Het groen van Delvaux.
Kops, Henri
This year marks the centenary of the birth of Paul Delvaux, my
favorite modern Belgian painter and also a favorite artist of the
present Belgian queen Paola. Blind during the last decade of his life,
Delvaux died in July 1994. One of his peerless nudes adorns the jacket
of Het groen van Delvaux. Scattered throughout the novel, references to
reproductions of the master's art serve as metaphors for the
deprivation in the lives of Willem Brakman's principals and reflect
also the ever-hesitant union of woman and man: "Delvaux, his
doll-stare women, wrapped in the powdering white of their melancholic skin, captive of the mirrored walls of their manic self-contemplation,
listening to their own depth."
A refurbished castle near a Dutch village houses Wildenborch, a small
private college which has just received a generous American grant from
the fictional Middleton Foundation. Mr. Middleton made his fortune in
the manufacture of grindstones. A recent lecture on Henry James had made
him conscious of the cultural depth of Europe and the inverse
superficiality and materialistic oscillation of Americans. The young
nascent writer Quilp, at wit's end from frequenting The Hague
gatherings of bohemian marginal students, artists, and journalists,
manages with the aid of influential guidance to be engaged as an
instructor in linguistics at Wildenborch. His lectures stress adherence
to realities and avoidance of obscurantism. He fails to allure the Dutch
coed educated in the U.S. who monitors the use of the grant. He is
contemptuous of semiprofundities known to flow from tenured
professors' lips and does not conform. Come summer, the
foundation's pot is being scoured, and Quilp is let go, hardly the
wiser.
Brakman's assiduously polished style uses numerous foreign
elements: blase, embarras de richesse, vieux jeu, small talk, private
eye, "Zigeuner! sing ein Lied fur mich!" "Mein torso
gluht wie ein Kandelaber." He builds a twenty-five-letter compound
Dutch word with aplomb. Scenes and people receive precise but not otiose
description. He hits the mark with an apothegm: "Preach wine, pour
water." But transitions resort to facile use of surrealism.

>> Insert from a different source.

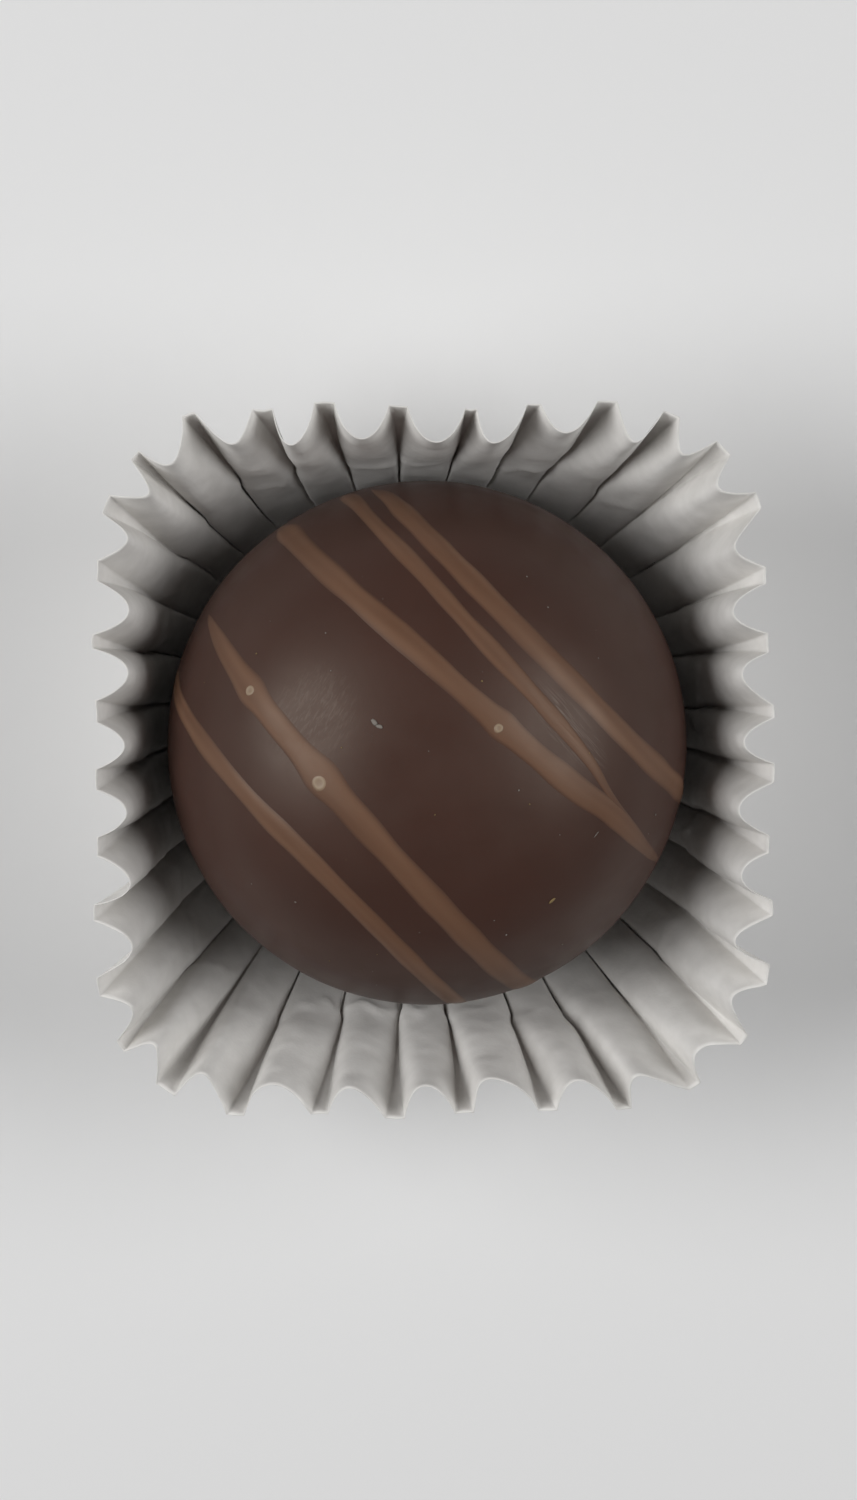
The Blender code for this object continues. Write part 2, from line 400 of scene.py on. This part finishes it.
# Each stripe, in mm: its width and height, and its way over the dome, to the right of the top and
# behind it. Its tapers are the shares of its length over which its start and its end thin out.
STRIPES = [
    {"name": "stripe_front_left", "width": 1.45, "height": 0.08, "tapers": (0.08, 0.06),
     "way": [(-15.6, 4.6), (-15.0, 3.3), (-13.3, 0.9), (-10.3, -2.4), (-7.7, -4.9), (-3.6, -9.1),
             (0.0, -13.1), (2.2, -15.6)]},
    {"name": "stripe_second", "width": 1.8, "height": 0.10, "tapers": (0.2, 0.06),
     "way": [(-13.2, 8.1), (-12.0, 6.2), (-9.7, 3.2), (-7.0, 0.1), (-3.1, -4.3), (0.4, -8.2), (4.3, -12.6),
             (6.9, -15.2)]},
    {"name": "stripe_middle", "width": 1.65, "height": 0.09, "tapers": (0.05, 0.14),
     "way": [(-9.3, 13.7), (-6.3, 11.3), (-3.8, 9.3), (-0.9, 6.9), (3.4, 3.1), (8.1, -1.0), (10.7, -3.1),
             (13.8, -6.8)]},
    {"name": "stripe_fourth", "width": 1.15, "height": 0.08, "tapers": (0.05, 0.42),
     "way": [(-5.2, 15.6), (-3.9, 14.3), (-0.9, 11.5), (1.8, 8.6), (5.9, 4.2), (8.9, 0.6), (10.4, -1.8),
             (12.6, -4.9)]},
    {"name": "stripe_back_right", "width": 1.6, "height": 0.09, "tapers": (0.12, 0.07),
     "way": [(-3.4, 15.8), (-1.3, 14.1), (1.6, 11.4), (4.6, 8.4), (8.4, 4.6), (12.2, 0.6), (14.1, -1.4),
             (16.2, -4.0)]},
]
# Where air bubbles burst in the stripes, which swell a little round them: x, y and radius in mm.
BUBBLES = [(-6.8, -0.6, 0.6), (-10.7, 4.4, 0.4), (3.6, 2.6, 0.38)]


def smooth_way(points, share):
    """A point on the smooth curve through the given ones."""
    spans = len(points) - 1
    at = min(share * spans, spans - 1e-9)
    i = int(at)
    t = at - i
    p = [points[max(0, min(spans, i + k))] for k in (-1, 0, 1, 2)]
    return tuple(
        0.5 * (2 * b + (c - a) * t + (2 * a - 5 * b + 4 * c - d) * t * t + (3 * b - a - 3 * c + d) * t ** 3)
        for a, b, c, d in zip(*p))


def make_stripe_mesh(stripe):
    """A low ribbon that follows the skin. Its cover says how thick the milk chocolate lies, 0 to 1."""
    bm = bmesh.new()
    cover = bm.verts.layers.float.new("cover")
    streak = bm.verts.layers.float.new("streak")
    rows = []
    for step in range(STRIPE_STEPS + 1):
        share = step / STRIPE_STEPS
        here = over_the_dome(*smooth_way(stripe["way"], share))
        ahead = over_the_dome(*smooth_way(stripe["way"], min(1, share + 0.01)))
        behind = over_the_dome(*smooth_way(stripe["way"], max(0, share - 0.01)))
        sideways = (ahead - behind).cross(here).normalized()
        taper = min(1, share / stripe["tapers"][0], (1 - share) / stripe["tapers"][1]) ** 0.7
        wobble = 1 + 0.22 * noise.noise(here * 5 + Vector((0, 0, 3)))
        half = stripe["width"] / 2 * taper * wobble * MM + 0.02 * MM
        for x, y, radius in BUBBLES:
            away = (here - over_the_dome(x, y)).length * WIDEST_RADIUS
            half += 0.45 * radius * MM * math.exp(-(away / (2.2 * radius * MM)) ** 2)
        reach = (truffle_point(here) - heart).length
        row = []
        for side in range(STRIPE_SIDES + 1):
            v = 2 * side / STRIPE_SIDES - 1
            bulge = (1 - abs(v) ** 2.6) ** 1.3
            direction = (here + sideways * (v * half / reach)).normalized()
            lift = stripe["height"] * MM * (0.3 + 0.7 * taper) * bulge - 0.015 * MM
            vert = bm.verts.new(truffle_point(direction, lift))
            vert[cover] = min(1, bulge * 1.6) * taper ** 0.5
            vert[streak] = 0.5 + 0.8 * noise.noise(Vector((v * 1.6, share * 5, stripe["width"] * 40)))
            row.append(vert)
        rows.append(row)
    for near, far in zip(rows, rows[1:]):
        for side in range(STRIPE_SIDES):
            bm.faces.new((near[side], near[side + 1], far[side + 1], far[side]))
    mesh = bpy.data.meshes.new(stripe["name"])
    bm.to_mesh(mesh)
    bm.free()
    mesh.shade_smooth()
    return mesh


def streaked_and_thin(chocolate, dark, light, below):
    """Streaks drawn out along a stripe, and the darker chocolate below showing where it thins out."""
    cover = add_node(chocolate, "ShaderNodeAttribute", attribute_name="cover")
    streak = add_node(chocolate, "ShaderNodeAttribute", attribute_name="streak")
    milky = add_node(chocolate, "ShaderNodeMix", {
        "Factor": streak.outputs["Fac"], 6: linear(dark), 7: linear(light)}, data_type="RGBA")
    blend = add_node(chocolate, "ShaderNodeMix", {
        "Factor": cover.outputs["Fac"], 6: linear(below), 7: milky.outputs[2]}, data_type="RGBA")
    shader = chocolate.node_tree.nodes["Principled BSDF"]
    chocolate.node_tree.links.new(blend.outputs[2], shader.inputs["Base Color"])


MILK_BROWNS = ("#604434", "#6F5240")
milk_chocolate = tempered_chocolate("tempered milk chocolate", *MILK_BROWNS, 0.45)
streaked_and_thin(milk_chocolate, *MILK_BROWNS, "#402B25")
for stripe in STRIPES:
    string = bpy.data.objects.new(stripe["name"], make_stripe_mesh(stripe))
    bpy.context.scene.collection.objects.link(string)
    string.data.materials.append(milk_chocolate)
    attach(string, "root")

# ----------------------------------------------------------------------------------------------
# Burst bubbles. Air that rose through the warm stripes and burst, leaving small pale craters
# with a raised ring, thinner and paler than the stripe.
# ----------------------------------------------------------------------------------------------
BUBBLE_RINGS = 8
BUBBLE_SIDES = 28
BUBBLE_LIFT = 0.085 * MM           # of its floor above the shell, about a stripe's height


def make_bubble_mesh():
    bm = bmesh.new()
    paleness = bm.verts.layers.float.new("paleness")
    for x, y, radius in BUBBLES:
        up = over_the_dome(x, y)
        side = up.cross(Vector((0, 1, 0))).normalized()
        other = up.cross(side)
        rings = []
        for ring in range(1, BUBBLE_RINGS + 1):
            share = ring / BUBBLE_RINGS
            crater = math.exp(-((share - 0.6) / 0.22) ** 2)
            row = []
            for corner in range(BUBBLE_SIDES):
                turn = 2 * math.pi * corner / BUBBLE_SIDES
                round_it = Vector((math.cos(turn), math.sin(turn), radius * 9))
                uneven = 1 + 0.12 * noise.noise(round_it)
                away = (side * math.cos(turn) + other * math.sin(turn)) * radius * share * uneven * MM
                direction = (up * WIDEST_RADIUS + away).normalized()
                lift = BUBBLE_LIFT + (0.03 * crater - 0.05 * share ** 4) * MM
                vert = bm.verts.new(truffle_point(direction, lift))
                vert[paleness] = (0.5 + 0.5 * crater) * (1 - share ** 2) ** 0.7
                row.append(vert)
            rings.append(row)
        middle = bm.verts.new(truffle_point(up, BUBBLE_LIFT))
        middle[paleness] = 0.5
        for corner in range(BUBBLE_SIDES):
            after = (corner + 1) % BUBBLE_SIDES
            bm.faces.new((middle, rings[0][corner], rings[0][after]))
            for inner, outer in zip(rings, rings[1:]):
                bm.faces.new((inner[corner], outer[corner], outer[after], inner[after]))
    bmesh.ops.recalc_face_normals(bm, faces=bm.faces)
    mesh = bpy.data.meshes.new("burst_bubbles")
    bm.to_mesh(mesh)
    bm.free()
    mesh.shade_smooth()
    return mesh


def thin_milk_chocolate():
    """Milk chocolate drawn thin round a burst bubble: satin, and paler than the stripe."""
    chocolate = bpy.data.materials.new("milk chocolate round a burst bubble")
    chocolate.use_nodes = True
    shader = chocolate.node_tree.nodes["Principled BSDF"]
    paleness = add_node(chocolate, "ShaderNodeAttribute", attribute_name="paleness")
    tone = add_node(chocolate, "ShaderNodeMix", {
        "Factor": paleness.outputs["Fac"], 6: linear("#684C3B"), 7: linear("#9C8A72")}, data_type="RGBA")
    chocolate.node_tree.links.new(tone.outputs[2], shader.inputs["Base Color"])
    shader.inputs["Roughness"].default_value = 0.5
    shader.inputs["IOR"].default_value = 1.46
    return chocolate


bubbles = bpy.data.objects.new("burst_bubbles", make_bubble_mesh())
bpy.context.scene.collection.objects.link(bubbles)
bubbles.data.materials.append(thin_milk_chocolate())
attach(bubbles, "root")

# ----------------------------------------------------------------------------------------------
# Crumbs. Specks of sugar and pale chocolate, a few tenths of a millimetre at most, that stuck to
# the shell in packing: one larger white flake, one yellowish one, and fine dust all over the dome.
# ----------------------------------------------------------------------------------------------
FURTHEST_CRUMB = 14.2               # mm from the top, seen from above
CRUMB_HEIGHT = 0.05                 # mm, at most
crumb_chance = random.Random(5)
# Each crumb: its place on the dome, half its length and width in mm, its turn, and 1 if it is yellowish.
CRUMBS = [(-3.65, 3.0, 0.26, 0.13, -50, 0), (-3.35, 2.75, 0.25, 0.12, -15, 0),
          (6.9, -7.9, 0.24, 0.10, 55, 1), (9.5, -4.0, 0.25, 0.03, 50, 0)]
for _ in range(55):
    spot_x, spot_y = crumb_chance.uniform(-14, 14), crumb_chance.uniform(-14, 14)
    if math.hypot(spot_x, spot_y) < FURTHEST_CRUMB:
        long_half = crumb_chance.uniform(0.03, 0.06) * crumb_chance.uniform(0.6, 1.3)
        CRUMBS.append((spot_x, spot_y, long_half, long_half * crumb_chance.uniform(0.5, 1),
                       crumb_chance.uniform(0, 180), crumb_chance.choice((0, 0, 0, 1))))


def make_crumb_mesh():
    bm = bmesh.new()
    yellowness = bm.verts.layers.float.new("yellowness")
    for x, y, long_half, short_half, turn, yellow in CRUMBS:
        up = over_the_dome(x, y)
        side = up.cross(Vector((0, 1, 0))).normalized()
        other = side.cross(up)
        turned = Matrix.Rotation(math.radians(turn), 3, up)
        centre = truffle_point(up, 0.02 * MM)
        ball = bmesh.ops.create_icosphere(bm, subdivisions=2, radius=1.0)
        for vert in ball["verts"]:
            lump = 1 + 0.5 * noise.noise(vert.co * 1.4 + Vector((x, y, 0)))
            local = vert.co * lump
            spread = turned @ (side * local.x * long_half + other * local.y * short_half)
            vert.co = centre + (spread + up * local.z * min(CRUMB_HEIGHT, short_half * 0.6)) * MM
            vert[yellowness] = yellow
    mesh = bpy.data.meshes.new("crumbs")
    bm.to_mesh(mesh)
    bm.free()
    mesh.shade_smooth()
    return mesh


def sugar_and_crumb():
    """Crumbs of sugar, greyish, and of pale chocolate, yellowish: both matt on the satin shell."""
    crumb = bpy.data.materials.new("sugar and pale chocolate crumbs")
    crumb.use_nodes = True
    shader = crumb.node_tree.nodes["Principled BSDF"]
    yellowness = add_node(crumb, "ShaderNodeAttribute", attribute_name="yellowness")
    tone = add_node(crumb, "ShaderNodeMix", {
        "Factor": yellowness.outputs["Fac"], 6: linear("#7A736C"), 7: linear("#7A6640")}, data_type="RGBA")
    crumb.node_tree.links.new(tone.outputs[2], shader.inputs["Base Color"])
    shader.inputs["Roughness"].default_value = 0.7
    shader.inputs["IOR"].default_value = 1.5
    return crumb


crumbs = bpy.data.objects.new("crumbs", make_crumb_mesh())
bpy.context.scene.collection.objects.link(crumbs)
crumbs.data.materials.append(sugar_and_crumb())
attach(crumbs, "root")

# ----------------------------------------------------------------------------------------------
# The studio. A pale matt floor under two soft lights, one on each side of the case, and the
# camera high above it, a little behind and to the left.
# ----------------------------------------------------------------------------------------------
def pale_floor():
    """Seamless white background card: matt and even."""
    card = bpy.data.materials.new("white background card")
    card.use_nodes = True
    shader = card.node_tree.nodes["Principled BSDF"]
    shader.inputs["Base Color"].default_value = linear("#E6E6E6")
    shader.inputs["Roughness"].default_value = 0.9
    return card


bpy.ops.mesh.primitive_plane_add(size=3.0, location=(0, 0, 0))
floor = bpy.context.object
floor.name = "floor"
floor.data.materials.append(pale_floor())

LIGHT_REACH = 0.60
LIGHT_TILT = math.radians(46)       # away from straight above
LIGHT_BACK = 0.068                  # both stand this far behind the case
LIGHT_DISC = 0.42                   # how wide each is, which keeps the gloss on the dome soft
for side, name, energy in ((-1, "left_softbox", 2.65), (1, "right_softbox", 1.95)):
    data = bpy.data.lights.new(name, "AREA")
    data.shape = "DISK"
    data.size = LIGHT_DISC
    data.energy = energy
    lamp = bpy.data.objects.new(name, data)
    bpy.context.scene.collection.objects.link(lamp)
    lamp.location = (
        side * LIGHT_REACH * math.sin(LIGHT_TILT), LIGHT_BACK, LIGHT_REACH * math.cos(LIGHT_TILT))
    lamp.rotation_euler = (Vector((0, 0, 0.015)) - lamp.location).to_track_quat("-Z", "Y").to_euler()

world = bpy.data.worlds.new("room")
world.use_nodes = True
world.node_tree.nodes["Background"].inputs["Color"].default_value = (1, 1, 1, 1)
world.node_tree.nodes["Background"].inputs["Strength"].default_value = 0.085
bpy.context.scene.world = world
bpy.context.scene.view_settings.view_transform = "Standard"

CAMERA_STAND = Vector((-22, 68, 488)) * MM     # from the truffle's heart
camera_data = bpy.data.cameras.new("camera")
camera_data.sensor_width = 36
camera_data.lens = 198
camera_data.clip_start = 0.01
camera = bpy.data.objects.new("camera", camera_data)
bpy.context.scene.collection.objects.link(camera)
target = Vector((0, 0, 0.012))
camera.location = heart + CAMERA_STAND
backwards = (camera.location - target).normalized()
rightwards = Vector((0, 1, 0)).cross(backwards).normalized()
upwards = backwards.cross(rightwards)
camera.rotation_euler = Matrix((rightwards, upwards, backwards)).transposed().to_euler()
bpy.context.scene.camera = camera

The versatile author's background choice of a college duly
includes wild parties, gossip, protests, and divisions. It brings forth
informed irony, however, about the unpredictability of cultural trends
and a sophisticated appraisal of international nonprofit corporate
largess. The growing intrusion of mechanization, media, electronic
gadgets, and mass homogeneity raises his sociologic concern. Besides
intelligent and interesting futuristic expectations, Brakman offers an
intimate illustration of the perilous challenge awaiting an academic
lecturer determined to dig and debunk.
Henri Kops Fort Bragg, Ca.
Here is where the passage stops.